<<<<
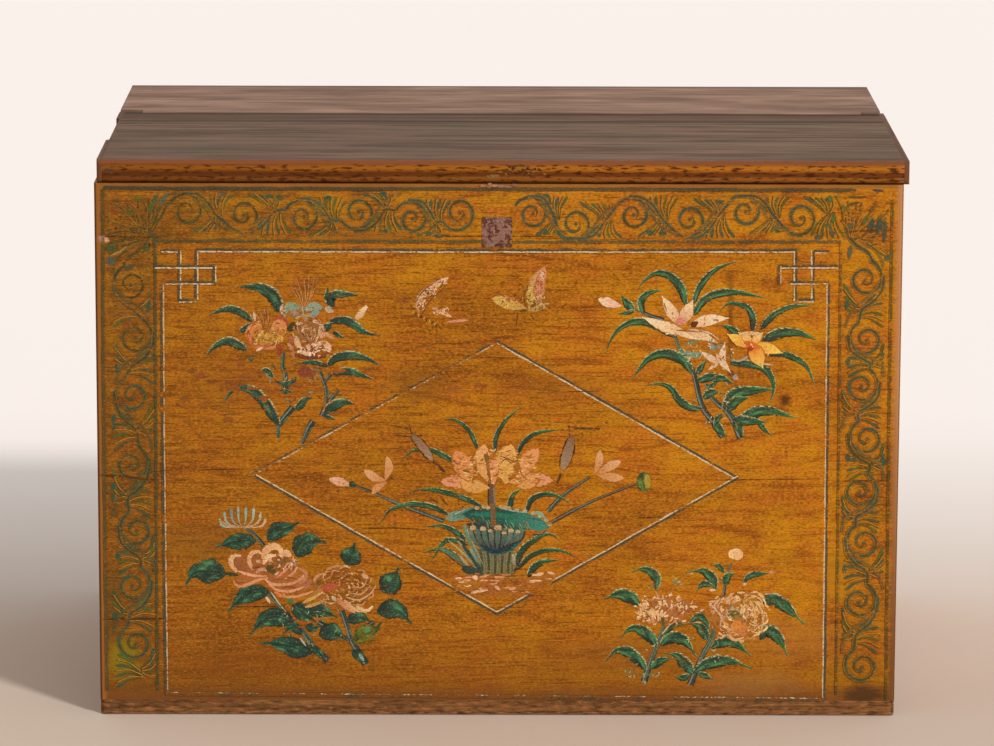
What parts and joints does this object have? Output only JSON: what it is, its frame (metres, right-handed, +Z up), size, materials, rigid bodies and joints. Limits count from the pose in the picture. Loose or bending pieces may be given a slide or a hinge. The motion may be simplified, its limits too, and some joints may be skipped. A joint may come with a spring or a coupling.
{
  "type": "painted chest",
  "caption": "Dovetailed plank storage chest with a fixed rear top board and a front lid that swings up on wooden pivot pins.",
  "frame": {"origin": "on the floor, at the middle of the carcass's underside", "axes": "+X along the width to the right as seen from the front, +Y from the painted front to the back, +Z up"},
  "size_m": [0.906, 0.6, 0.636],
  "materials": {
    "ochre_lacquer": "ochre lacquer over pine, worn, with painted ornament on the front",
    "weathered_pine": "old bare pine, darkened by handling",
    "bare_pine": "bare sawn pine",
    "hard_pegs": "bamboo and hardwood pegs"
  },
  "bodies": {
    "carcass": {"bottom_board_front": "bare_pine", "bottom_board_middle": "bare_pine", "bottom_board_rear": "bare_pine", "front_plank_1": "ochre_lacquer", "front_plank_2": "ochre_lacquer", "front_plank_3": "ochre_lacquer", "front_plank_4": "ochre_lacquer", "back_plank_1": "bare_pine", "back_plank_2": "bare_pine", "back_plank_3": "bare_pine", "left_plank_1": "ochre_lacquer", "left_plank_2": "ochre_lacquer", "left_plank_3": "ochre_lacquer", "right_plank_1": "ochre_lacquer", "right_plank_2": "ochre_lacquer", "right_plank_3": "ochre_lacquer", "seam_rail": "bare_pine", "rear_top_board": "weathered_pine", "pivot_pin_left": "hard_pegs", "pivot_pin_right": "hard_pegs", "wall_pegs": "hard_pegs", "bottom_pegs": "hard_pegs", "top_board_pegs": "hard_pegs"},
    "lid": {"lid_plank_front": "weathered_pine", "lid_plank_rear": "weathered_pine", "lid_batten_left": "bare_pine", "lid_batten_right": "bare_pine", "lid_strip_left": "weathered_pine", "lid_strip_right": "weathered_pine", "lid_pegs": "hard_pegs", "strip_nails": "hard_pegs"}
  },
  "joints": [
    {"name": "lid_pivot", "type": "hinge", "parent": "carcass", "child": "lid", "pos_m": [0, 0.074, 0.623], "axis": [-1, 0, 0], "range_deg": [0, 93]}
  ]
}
>>>>
## Instruction
Write the listing out again, exactly as it reads.

## The output
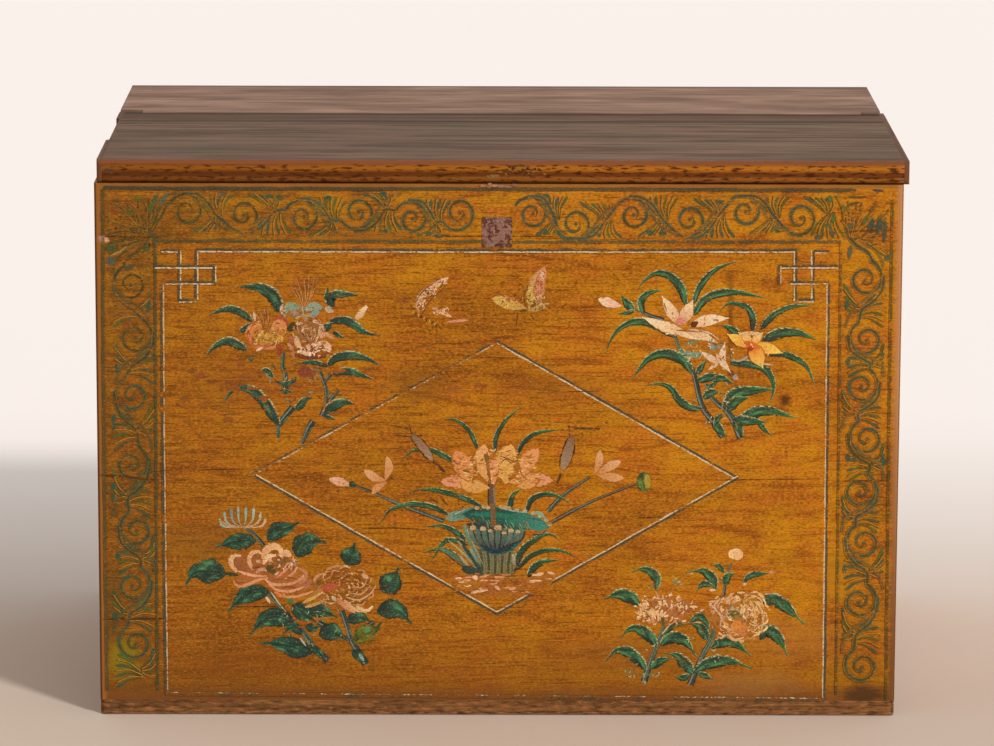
What parts and joints does this object have? Output only JSON: what it is, its frame (metres, right-handed, +Z up), size, materials, rigid bodies and joints. Limits count from the pose in the picture. Loose or bending pieces may be given a slide or a hinge. The motion may be simplified, its limits too, and some joints may be skipped. A joint may come with a spring or a coupling.
{
  "type": "painted chest",
  "caption": "Dovetailed plank storage chest with a fixed rear top board and a front lid that swings up on wooden pivot pins.",
  "frame": {"origin": "on the floor, at the middle of the carcass's underside", "axes": "+X along the width to the right as seen from the front, +Y from the painted front to the back, +Z up"},
  "size_m": [0.906, 0.6, 0.636],
  "materials": {
    "ochre_lacquer": "ochre lacquer over pine, worn, with painted ornament on the front",
    "weathered_pine": "old bare pine, darkened by handling",
    "bare_pine": "bare sawn pine",
    "hard_pegs": "bamboo and hardwood pegs"
  },
  "bodies": {
    "carcass": {"bottom_board_front": "bare_pine", "bottom_board_middle": "bare_pine", "bottom_board_rear": "bare_pine", "front_plank_1": "ochre_lacquer", "front_plank_2": "ochre_lacquer", "front_plank_3": "ochre_lacquer", "front_plank_4": "ochre_lacquer", "back_plank_1": "bare_pine", "back_plank_2": "bare_pine", "back_plank_3": "bare_pine", "left_plank_1": "ochre_lacquer", "left_plank_2": "ochre_lacquer", "left_plank_3": "ochre_lacquer", "right_plank_1": "ochre_lacquer", "right_plank_2": "ochre_lacquer", "right_plank_3": "ochre_lacquer", "seam_rail": "bare_pine", "rear_top_board": "weathered_pine", "pivot_pin_left": "hard_pegs", "pivot_pin_right": "hard_pegs", "wall_pegs": "hard_pegs", "bottom_pegs": "hard_pegs", "top_board_pegs": "hard_pegs"},
    "lid": {"lid_plank_front": "weathered_pine", "lid_plank_rear": "weathered_pine", "lid_batten_left": "bare_pine", "lid_batten_right": "bare_pine", "lid_strip_left": "weathered_pine", "lid_strip_right": "weathered_pine", "lid_pegs": "hard_pegs", "strip_nails": "hard_pegs"}
  },
  "joints": [
    {"name": "lid_pivot", "type": "hinge", "parent": "carcass", "child": "lid", "pos_m": [0, 0.074, 0.623], "axis": [-1, 0, 0], "range_deg": [0, 93]}
  ]
}